** The request **
Copy out exactly every line from the line containing "imported = [obj" until the records below end, inclusive of both boundary lines.

** Materials provided **
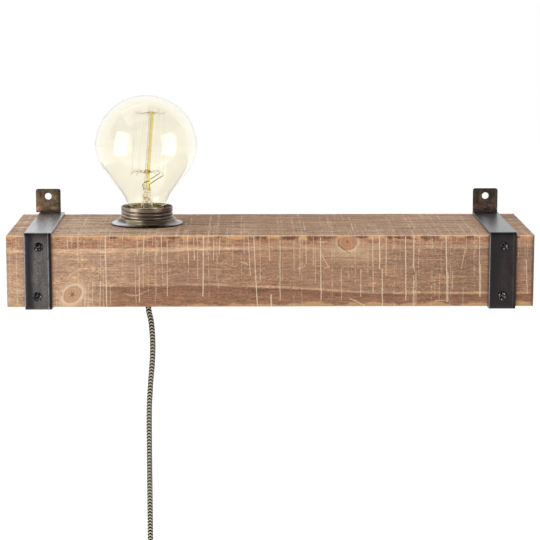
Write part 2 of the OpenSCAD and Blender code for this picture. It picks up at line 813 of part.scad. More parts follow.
// Place on the coil after a sweep in degrees, clockwise as seen from the front. The turns run in
// and out again, and climb a layer in the half turn where the spiral reverses.
function fold_back(t) = let (u = t % (2 * layer_turns)) min(u, 2 * layer_turns - u);
function climb(t, k) = let (u = min(1, max(0, (t - k * layer_turns + 0.25) / 0.5))) u * u * (3 - 2 * u);
function coil_point(sweep) = let (
    t = sweep / 360,
    r = coil_outer_r - coil_pitch * fold_back(t),
    layer = climb(t, 1) + climb(t, 2) + climb(t, 3),
    a = coil_entry - sweep
) coil_centre + [r * cos(a), coil_pitch * layer, r * sin(a)];

coil_path = concat(
    [lead_end], [for (sweep = [0 : coil_step : coil_sweep]) coil_point(sweep)], [coil_end]
);

// Least free space between a stretch of the coil and any other that isn't its neighbour
coil_gap = min([for (i = [0 : len(coil_path) - 1], j = [i + 10 : 1 : len(coil_path) - 1])
    norm(coil_path[i] - coil_path[j])]) - cord_d;
echo(least_coil_gap = coil_gap);  // cord_coil

module cord_drop() {
    color("darkkhaki") translate(exit_point) plain_tube(drop_path, [0, 1, 0], cord_r, 8);
}

module cord_lead() {
    color("darkkhaki") translate(exit_point) plain_tube(lead_path, [1, 0, 0], cord_r, 8);
}

module cord_coil() {
    color("darkkhaki") translate(exit_point) plain_tube(coil_path, [0, 1, 0], cord_r, 6);
}

module cord_tail() {
    color("darkkhaki") translate(exit_point) plain_tube(tail_path, [0, 1, 0], cord_r, 8);
}

// Flat band round the turns at the side away from the plug
module coil_tie() {
    gap = 0.5;
    t = 0.9;
    w = 8;
    inside = [
        coil_outer_r - coil_inner_r + coil_pitch + cord_d + 2 * gap,
        3 * coil_pitch + cord_d + 2 * gap
    ];
    middle = coil_centre + [-(coil_outer_r + coil_inner_r) / 2, 1.5 * coil_pitch, 0];
    color("black") translate(exit_point + middle) linear_extrude(w, center = true) difference() {
        round_rect(inside[0] + 2 * t, inside[1] + 2 * t, 2.5);
        round_rect(inside[0], inside[1], 1.6);
    }
}

// ---------------------------------------------------------------- hand switch

// One closed half of the switch on the -Y side of its parting plane, with its ends sloped
module shell_block() {
    slope = [4, 9];
    half = switch_l / 2;
    intersection() {
        rotate([90, 0, 0]) linear_extrude(shell_d) round_rect(switch_w, switch_l, 7);
        along_x(switch_w) polygon([
            [0, -half], [-shell_d + slope[0], -half], [-shell_d, -half + slope[1]],
            [-shell_d, half - slope[1]], [-shell_d + slope[0], half], [0, half]
        ]);
        linear_extrude(switch_l, center = true) polygon([
            [-switch_w / 2, 0], [-switch_w / 2, -shell_d + 1.5], [-switch_w / 2 + 1.5, -shell_d],
            [switch_w / 2 - 1.5, -shell_d], [switch_w / 2, -shell_d + 1.5], [switch_w / 2, 0]
        ]);
    }
}

// A hollow half with a way for the cord at both ends
module switch_shell() {
    difference() {
        shell_block();
        translate([0, cut, 0]) rotate([90, 0, 0]) linear_extrude(shell_d - switch_wall + cut)
            round_rect(switch_w - 2 * switch_wall - 1.5, switch_l - 2 * shell_end, 4);
        cylinder(h = switch_l + 2 * cut, r = cord_r + fit, center = true, $fn = fine);
    }
}

// Places its children at the two screws of the switch
module at_switch_screws() {
    for (z = [-1, 1]) translate([switch_screw_at[0], 0, z * switch_screw_at[1]]) children();
}

module switch_front_shell() {
    window = [rocker_w + 2 * run, 8, rocker_l + 2 * run];
    ear_front = -shell_d + 1;
    ear_back = pivot_y + 1.9;
    ear_x = rocker_w / 2 + run + pivot_l / 2;
    color("black") at_switch() {
        difference() {
            switch_shell();
            translate([0, -shell_d, 0]) cube(window, center = true);
            at_switch_screws() rod_y(switch_screw_r + fit / 2, switch_screw_tip - fit, cut);
        }
        for (x = [-1, 1]) difference() {
            translate([x * ear_x, (ear_front + ear_back) / 2, 0])
                cube([pivot_l, ear_back - ear_front, 5], center = true);
            translate([0, pivot_y, 0]) rotate([0, 90, 0])
                cylinder(h = 2 * switch_w, r = pivot_r + 0.06, center = true, $fn = fine);
        }
    }
}

module switch_back_shell() {
    color("black") at_switch() difference() {
        mirror([0, 1, 0]) switch_shell();
        at_switch_screws() {
            rod_y(switch_screw_r + fit, -cut, switch_t);
            rod_y(2.2, shell_d - 2.4, switch_t);
        }
    }
}

// Slotted screws that close the shells, with their heads sunk in the back
module switch_screws() {
    seat = shell_d - 2.4;
    head = 1.2;
    color("silver") at_switch() at_switch_screws() difference() {
        union() {
            rod_y(switch_screw_r, switch_screw_tip, seat);
            rod_y(1.9, seat, seat + head);
        }
        translate([-2, seat + head - 0.5, -0.25]) cube([4, cut, 0.5]);
    }
}

// Dished rocker on a pivot pin; its ends are arcs about the pivot, so they clear the shell
module switch_rocker() {
    half = rocker_l / 2;
    front = -shell_d - pivot_y;
    rise = half * sin(rocker_throw / 2);
    color("black") at_switch() translate([0, pivot_y, 0]) rotate([rocker_rest, 0, 0]) {
        along_x(rocker_w) intersection() {
            circle(half);
            polygon([
                [1, half], [2.2, 3], [2.2, -3], [1, -half], [front - rise, -half],
                [front + 0.4, 0], [front - rise, half]
            ]);
        }
        rotate([0, 90, 0])
            cylinder(h = rocker_w + 2 * (run + pivot_l), r = pivot_r, center = true, $fn = fine);
    }
}

// Brass terminals: a bridge joins the two of the through pole, leaves stand on the switched pole
module switch_contacts() {
    at = switch_block_at;
    reach = at[2] - switch_block[2] / 2;
    strip = [3, 1];
    leaf_l = reach - 3;
    color("gold") at_switch() translate([0, at[1], 0]) {
        for (x = [-1, 1], z = [-1, 1]) translate([x * at[0], 0, z * at[2]])
            cube(switch_block, center = true);
        translate([at[0], 1.2, 0]) cube([strip[0], strip[1], 2 * reach], center = true);
        for (z = [-1, 1]) translate([-at[0], 1.2, z * (reach - leaf_l / 2)])
            cube([strip[0], strip[1], leaf_l], center = true);
    }
}

// Sheath ends inside the switch, each with two cores up to the terminals
module switch_cord_ends() {
    core = 0.8;
    stop = switch_l / 2 - switch_sheath_l;
    face = switch_block_at[2] + switch_block[2] / 2;
    color("darkkhaki") at_switch() for (z = [-1, 1]) {
        translate([0, 0, z > 0 ? stop : -switch_l / 2]) cylinder(h = switch_sheath_l, r = cord_r, $fn = fine);
        for (x = [-1, 1]) plain_tube([
            [x * 0.9, 0, z * stop], [x * 0.9, 0, z * (stop - 0.7)],
            [x * 2.7, switch_block_at[1] / 2, z * (stop + face) / 2],
            [x * switch_block_at[0], switch_block_at[1], z * (face + 0.7)],
            [x * switch_block_at[0], switch_block_at[1], z * face]
        ], [0, 1, 0], core, 6);
    }
}

// ---------------------------------------------------------------- plug

module plug_body() {
    half = plug_w / 2;
    shoulder = 12;
    throat = 6.5;
    bevel = 4;
    rounding = 1;
    color("black") translate(exit_point + plug_face) difference() {
        intersection() {
            rotate([90, 0, 0]) linear_extrude(plug_t, center = true) polygon([
                [-half + rounding, 0], [half - rounding, 0], [half, rounding], [half, shoulder],
                [throat + 2, plug_l - 5], [throat, plug_l], [-throat, plug_l],
                [-throat - 2, plug_l - 5], [-half, shoulder], [-half, rounding]
            ]);
            linear_extrude(plug_l) polygon([
                [-half, 0], [-half + bevel, -plug_t / 2], [half - bevel, -plug_t / 2], [half, 0],
                [half - bevel, plug_t / 2], [-half + bevel, plug_t / 2]
            ]);
        }
        for (x = [-1, 1]) translate([x * pin_pitch / 2, 0, -cut])
            cylinder(h = pin_root + cut, r = pin_d / 2, $fn = fine);
    }
}

// Ribbed, tapering tail of the plug
module plug_relief() {
    ribs = 5;
    step = relief_l / ribs;
    color("black") translate(exit_point + plug_top) rotate_extrude($fn = fine) polygon(concat(
        [[0, 0]],
        [for (i = [0 : ribs - 1]) let (r = 5.4 - 0.45 * i, z = i * step)
            each [[r, z], [r, z + 0.62 * step], [r - 1, z + 0.74 * step], [r - 1, z + step]]],
        [[0, relief_l]]
    ));
}

// Metal pins: bare ends on thinner roots that run up through their sleeves
module plug_pins() {
    r = pin_d / 2;
    bare = pin_l - sleeve_l;
    top = pin_l + pin_root - 0.5;
    color("silver") translate(exit_point + plug_face) for (x = [-1, 1])
        translate([x * pin_pitch / 2, 0, -pin_l]) rotate_extrude($fn = fine) polygon([
            [0, 0], [r - 0.7, 0], [r - 0.2, 0.3], [r, 0.9], [r, bare],
            [r - 0.5, bare], [r - 0.5, top], [0, top]
        ]);
}

module plug_pin_sleeves() {
    h = sleeve_l + pin_root - 0.5;
    color("black") translate(exit_point + plug_face) for (x = [-1, 1])
        translate([x * pin_pitch / 2, 0, -sleeve_l]) difference() {
            cylinder(h = h, r = pin_d / 2 - 0.05, $fn = fine);
            translate([0, 0, -cut]) cylinder(h = h + 2 * cut, r = pin_d / 2 - 0.45, $fn = fine);
        }
}

// ---------------------------------------------------------------- assembly

beam();
strap(-1);  // strap_left
strap(1);  // strap_right
wall_tab(-1);  // wall_tab_left
wall_tab(1);  // wall_tab_right
weld_beads();
strap_screws();
lampholder_mantle();
shade_ring();
lampholder_cap();
lampholder_insert();
thread_sleeve();
centre_contact();
holder_terminals();
terminal_screws();
fixing_nipple();
nipple_washer();
nipple_nut();
cord_bush();
cord_inside();
cord_cores();
bulb_glass();
bulb_cap();
bulb_insulator();
bulb_contact();
bulb_stem();
bulb_rod();
bulb_supports_upper();
bulb_supports_lower();
bulb_filament();
bulb_lead_wires();
cord_drop();
switch_front_shell();
switch_back_shell();
switch_rocker();
switch_screws();
switch_contacts();
switch_cord_ends();
cord_lead();
cord_coil();
coil_tie();
cord_tail();
plug_body();
plug_relief();
plug_pins();
plug_pin_sleeves();
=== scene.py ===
"""Looks of a wall lamp with a shelf beam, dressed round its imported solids.

The classes hold their sizes in millimetres of the part's frame, and the meshes are in metres.
The wall is the plane y = 0, the lamp stands out along -Y, and +Z is up.
"""

import logging
import math
from dataclasses import dataclass, field
from enum import Enum
from typing import Callable, Iterable, Optional, Sequence, Union

import bmesh
import bpy
from mathutils import Matrix, Vector, noise


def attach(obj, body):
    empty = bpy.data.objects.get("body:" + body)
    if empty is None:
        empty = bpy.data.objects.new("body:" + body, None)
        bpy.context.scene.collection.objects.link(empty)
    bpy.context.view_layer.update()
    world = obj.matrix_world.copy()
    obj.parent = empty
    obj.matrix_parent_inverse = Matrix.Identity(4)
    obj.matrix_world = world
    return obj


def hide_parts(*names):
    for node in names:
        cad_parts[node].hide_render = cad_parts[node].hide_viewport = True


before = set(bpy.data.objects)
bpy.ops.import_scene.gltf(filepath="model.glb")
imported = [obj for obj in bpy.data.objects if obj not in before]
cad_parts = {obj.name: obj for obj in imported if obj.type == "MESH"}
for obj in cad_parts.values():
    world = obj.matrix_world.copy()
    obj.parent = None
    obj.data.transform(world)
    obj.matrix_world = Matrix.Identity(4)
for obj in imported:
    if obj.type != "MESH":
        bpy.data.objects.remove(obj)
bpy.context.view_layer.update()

MM = 0.001
BEAM_TOP = -15.0
BEAM_BOTTOM = -70.0
BEAM_FRONT = -116.0
LAMP_X = -95.0
LAMP_Y = -52.0
# Point on the lampholder's axis at the beam's top
SEAT = Vector((LAMP_X, LAMP_Y, BEAM_TOP))

Colour = tuple[float, float, float, float]
Feed = Union[float, Colour, tuple[float, float, float], "Value"]
Material = bpy.types.Material
Piece = bpy.types.Object
Outline = Sequence[tuple[float, float]]
log = logging.getLogger("wall_lamp")


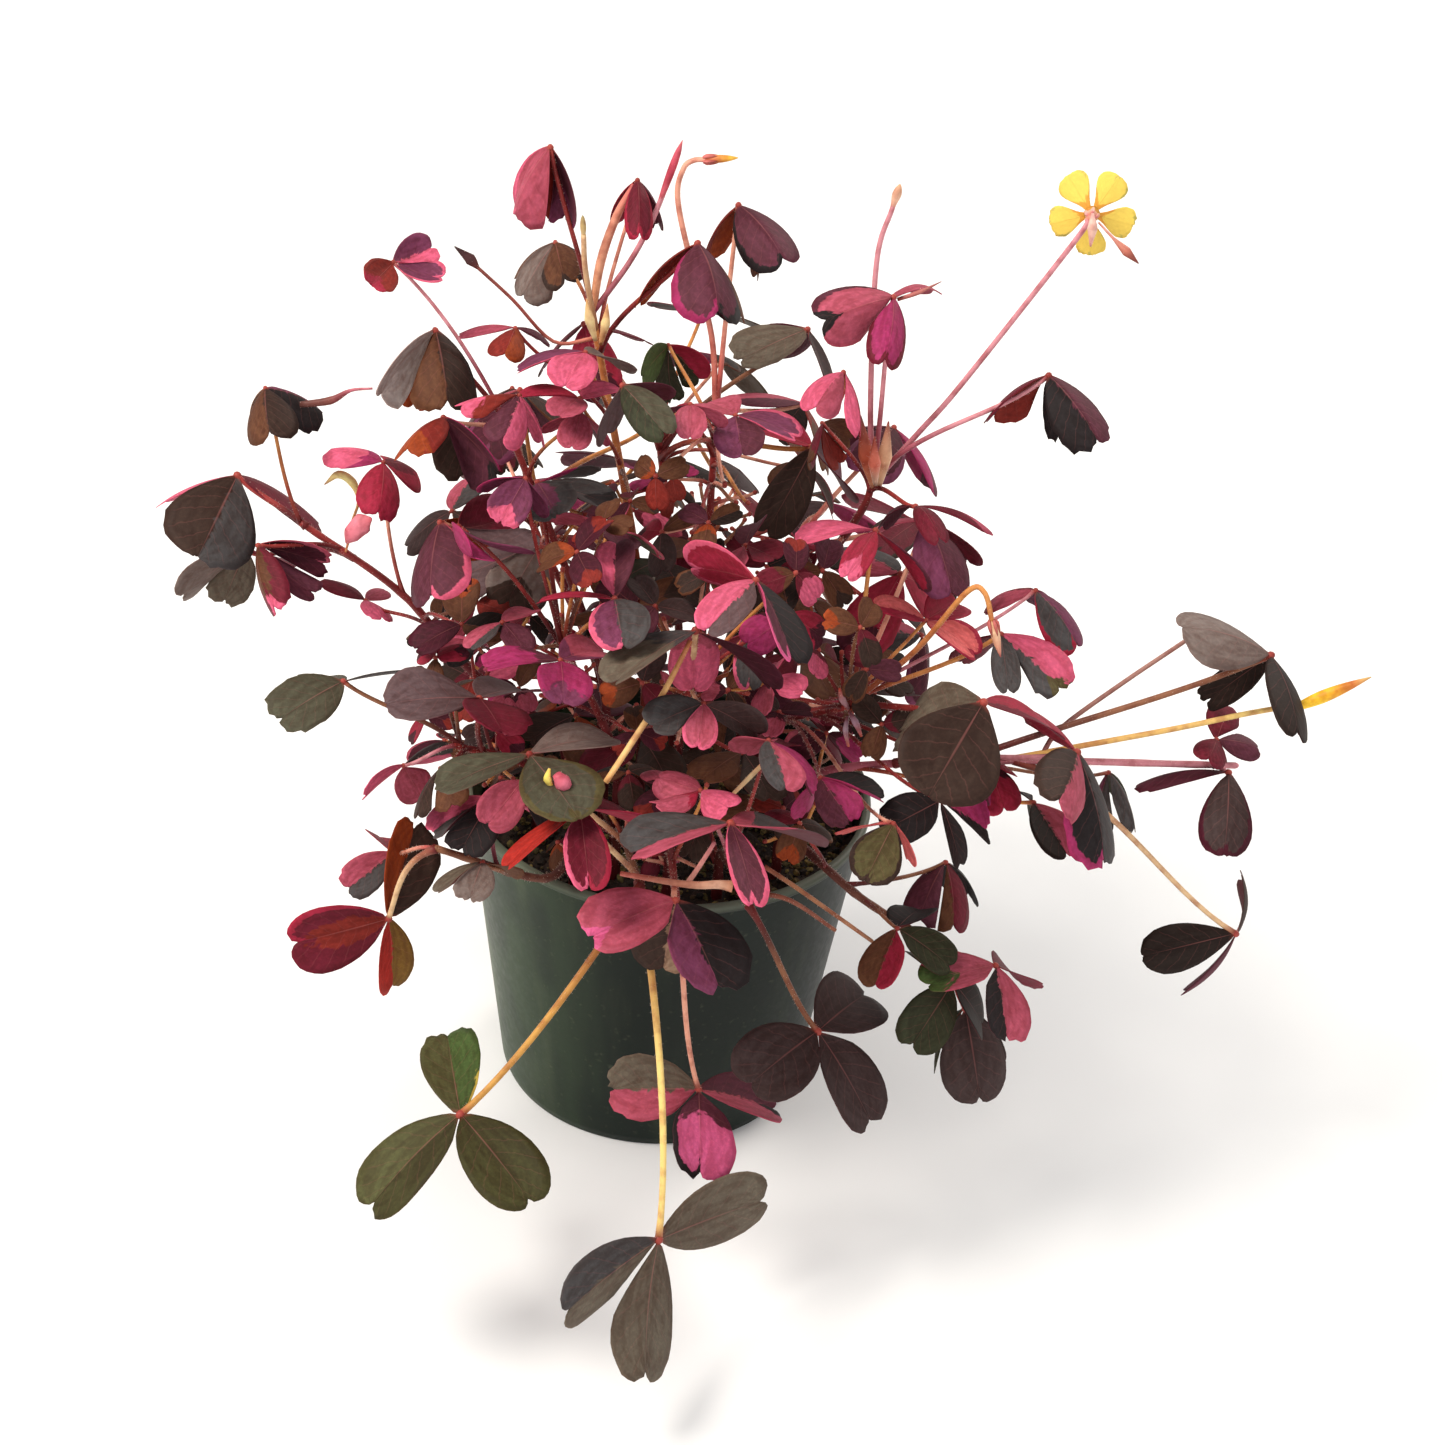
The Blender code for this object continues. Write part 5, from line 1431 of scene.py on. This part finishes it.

** Finished answer **
imported = [obj for obj in bpy.data.objects if obj not in before]
cad_parts = {obj.name: obj for obj in imported if obj.type == "MESH"}
for obj in cad_parts.values():
    world = obj.matrix_world.copy()
    obj.parent = None
    obj.data.transform(world)
    obj.matrix_world = Matrix.Identity(4)
for obj in imported:
    if obj.type != "MESH":
        bpy.data.objects.remove(obj)
bpy.context.view_layer.update()

MM = 0.001
BEAM_TOP = -15.0
BEAM_BOTTOM = -70.0
BEAM_FRONT = -116.0
LAMP_X = -95.0
LAMP_Y = -52.0
# Point on the lampholder's axis at the beam's top
SEAT = Vector((LAMP_X, LAMP_Y, BEAM_TOP))

Colour = tuple[float, float, float, float]
Feed = Union[float, Colour, tuple[float, float, float], "Value"]
Material = bpy.types.Material
Piece = bpy.types.Object
Outline = Sequence[tuple[float, float]]
log = logging.getLogger("wall_lamp")


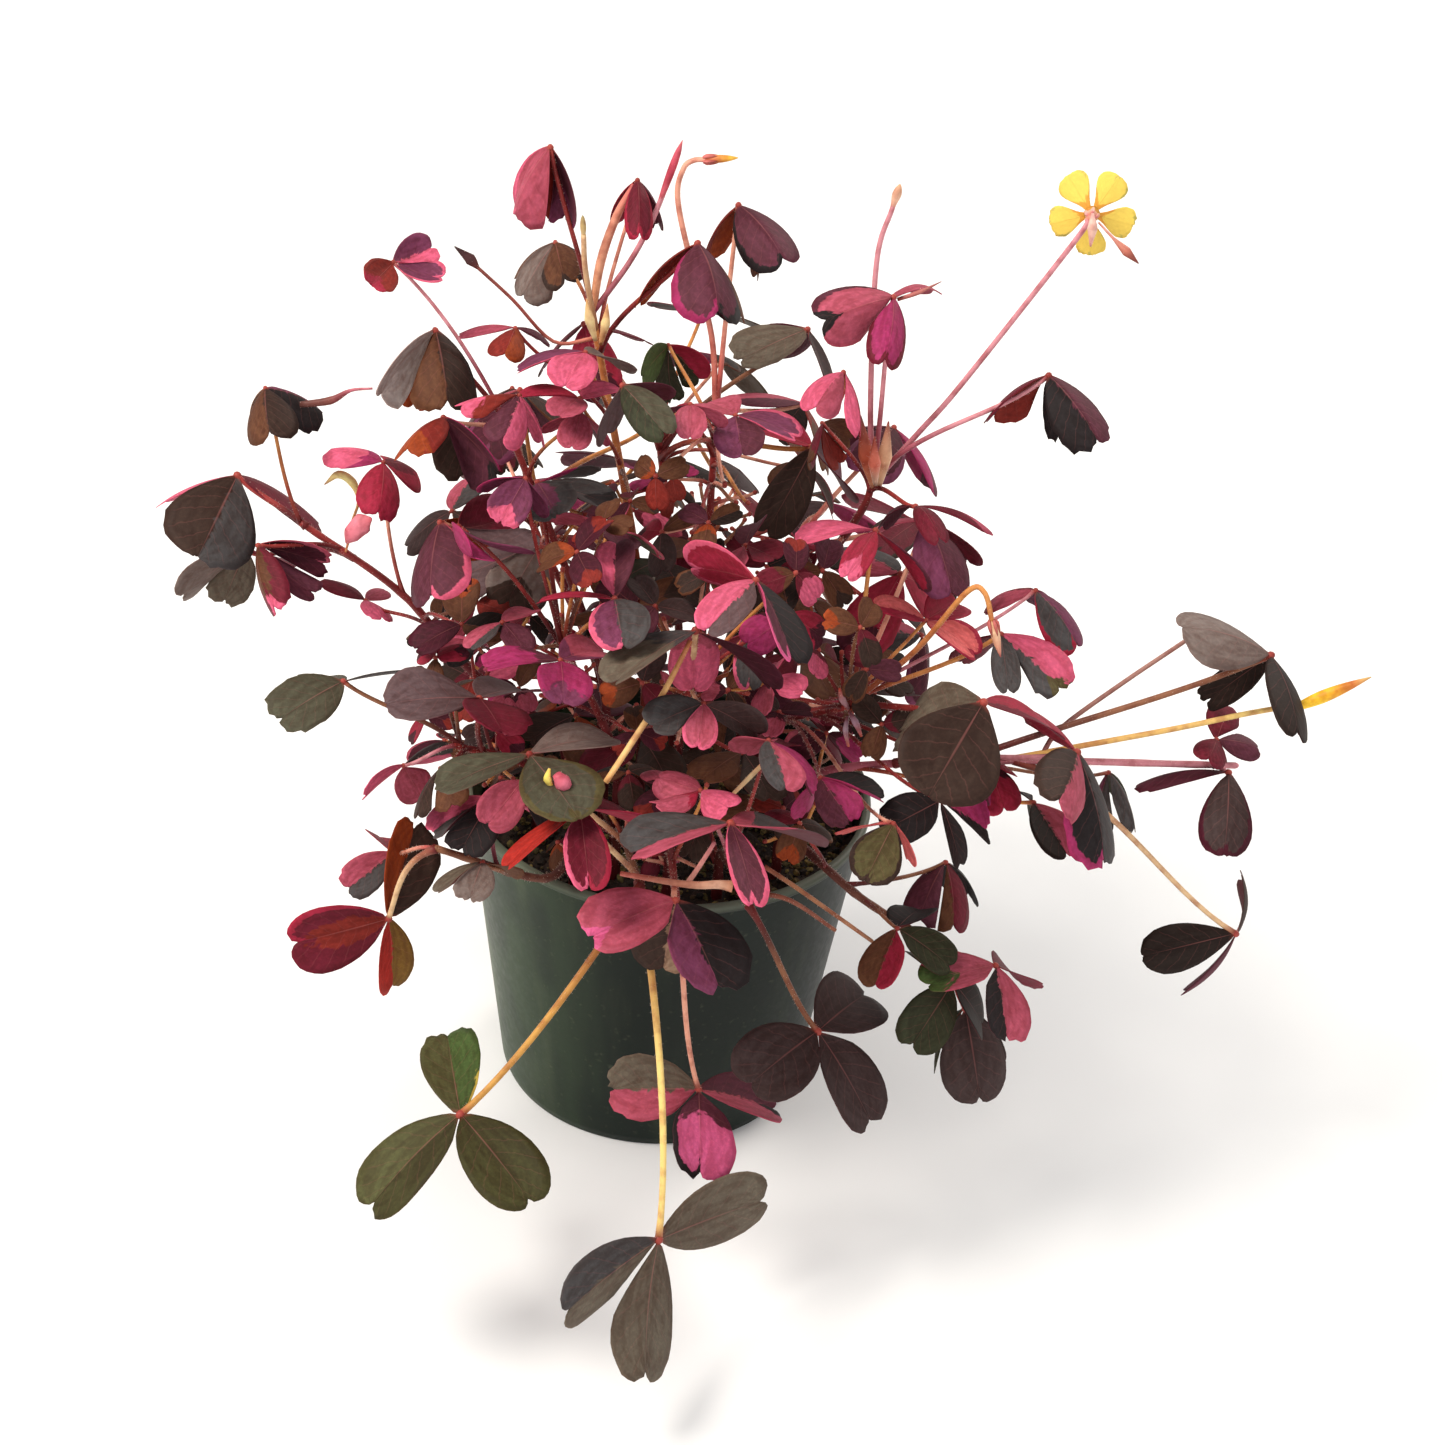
The Blender code for this object continues. Write part 5, from line 1431 of scene.py on. This part finishes it.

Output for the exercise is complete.